## start Recorded data

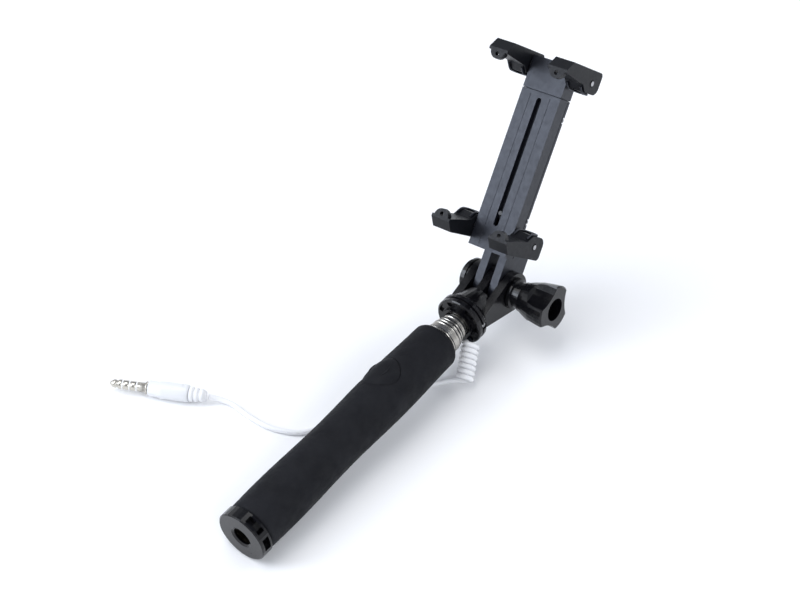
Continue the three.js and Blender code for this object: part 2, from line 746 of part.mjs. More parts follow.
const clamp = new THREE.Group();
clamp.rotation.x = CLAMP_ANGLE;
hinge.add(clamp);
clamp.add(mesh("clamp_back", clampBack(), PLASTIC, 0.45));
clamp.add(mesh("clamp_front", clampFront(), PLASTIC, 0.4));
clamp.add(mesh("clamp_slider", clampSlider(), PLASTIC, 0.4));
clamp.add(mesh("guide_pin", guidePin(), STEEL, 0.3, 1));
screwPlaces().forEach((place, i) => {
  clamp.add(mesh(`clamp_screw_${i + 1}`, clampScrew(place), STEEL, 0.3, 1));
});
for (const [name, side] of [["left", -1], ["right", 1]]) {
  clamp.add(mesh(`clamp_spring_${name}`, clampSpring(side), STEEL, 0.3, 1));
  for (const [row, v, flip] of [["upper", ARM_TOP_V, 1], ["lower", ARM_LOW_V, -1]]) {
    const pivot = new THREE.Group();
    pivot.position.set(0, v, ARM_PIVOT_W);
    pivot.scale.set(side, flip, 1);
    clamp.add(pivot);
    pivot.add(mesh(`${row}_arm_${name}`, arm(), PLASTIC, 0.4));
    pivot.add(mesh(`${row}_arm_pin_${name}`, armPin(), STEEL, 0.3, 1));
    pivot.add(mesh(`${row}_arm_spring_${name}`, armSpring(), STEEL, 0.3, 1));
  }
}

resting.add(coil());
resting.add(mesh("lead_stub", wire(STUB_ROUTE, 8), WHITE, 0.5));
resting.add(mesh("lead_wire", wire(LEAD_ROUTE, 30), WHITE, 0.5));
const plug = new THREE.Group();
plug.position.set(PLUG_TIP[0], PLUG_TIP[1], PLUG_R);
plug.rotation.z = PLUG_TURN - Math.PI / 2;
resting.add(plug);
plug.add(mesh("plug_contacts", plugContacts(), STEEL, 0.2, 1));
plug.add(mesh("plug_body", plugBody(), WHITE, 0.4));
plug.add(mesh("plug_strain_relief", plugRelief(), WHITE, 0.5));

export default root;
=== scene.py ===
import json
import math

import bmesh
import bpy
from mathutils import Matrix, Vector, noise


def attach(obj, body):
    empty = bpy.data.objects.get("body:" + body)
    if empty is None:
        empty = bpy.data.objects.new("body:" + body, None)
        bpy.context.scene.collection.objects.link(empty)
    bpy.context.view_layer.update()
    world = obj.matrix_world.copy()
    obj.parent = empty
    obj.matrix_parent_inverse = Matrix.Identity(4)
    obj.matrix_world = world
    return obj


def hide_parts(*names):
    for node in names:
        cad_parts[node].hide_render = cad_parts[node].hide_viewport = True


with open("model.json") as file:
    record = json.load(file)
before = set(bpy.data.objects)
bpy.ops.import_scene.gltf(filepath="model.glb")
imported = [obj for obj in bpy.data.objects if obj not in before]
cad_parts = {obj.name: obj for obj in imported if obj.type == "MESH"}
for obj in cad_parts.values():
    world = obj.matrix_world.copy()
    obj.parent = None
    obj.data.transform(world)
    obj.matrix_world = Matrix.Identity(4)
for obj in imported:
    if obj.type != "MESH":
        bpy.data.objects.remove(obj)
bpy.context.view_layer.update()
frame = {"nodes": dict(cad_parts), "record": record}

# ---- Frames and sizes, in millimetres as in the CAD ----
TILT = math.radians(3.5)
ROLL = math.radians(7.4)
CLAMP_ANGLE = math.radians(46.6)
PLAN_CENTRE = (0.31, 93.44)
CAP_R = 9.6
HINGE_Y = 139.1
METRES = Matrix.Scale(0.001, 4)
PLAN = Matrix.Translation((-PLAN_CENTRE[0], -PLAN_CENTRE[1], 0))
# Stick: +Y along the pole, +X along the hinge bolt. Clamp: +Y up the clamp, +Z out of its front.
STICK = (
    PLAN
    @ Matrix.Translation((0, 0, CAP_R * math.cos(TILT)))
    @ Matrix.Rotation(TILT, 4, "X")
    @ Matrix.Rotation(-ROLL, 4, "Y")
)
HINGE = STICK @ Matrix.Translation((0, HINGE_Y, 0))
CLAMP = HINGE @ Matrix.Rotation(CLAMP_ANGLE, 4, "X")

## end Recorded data

What is needed
Taking the lines above, repeat exactly those from the line that contains "plug.position.set(PLUG_TIP[0], PLUG_TIP[1], PLUG_R);" through the line that contains "bpy.context.scene.collection.objects.link(empty)", and both of those lines as well. Include nothing else.

Final answer
plug.position.set(PLUG_TIP[0], PLUG_TIP[1], PLUG_R);
plug.rotation.z = PLUG_TURN - Math.PI / 2;
resting.add(plug);
plug.add(mesh("plug_contacts", plugContacts(), STEEL, 0.2, 1));
plug.add(mesh("plug_body", plugBody(), WHITE, 0.4));
plug.add(mesh("plug_strain_relief", plugRelief(), WHITE, 0.5));

export default root;
=== scene.py ===
import json
import math

import bmesh
import bpy
from mathutils import Matrix, Vector, noise


def attach(obj, body):
    empty = bpy.data.objects.get("body:" + body)
    if empty is None:
        empty = bpy.data.objects.new("body:" + body, None)
        bpy.context.scene.collection.objects.link(empty)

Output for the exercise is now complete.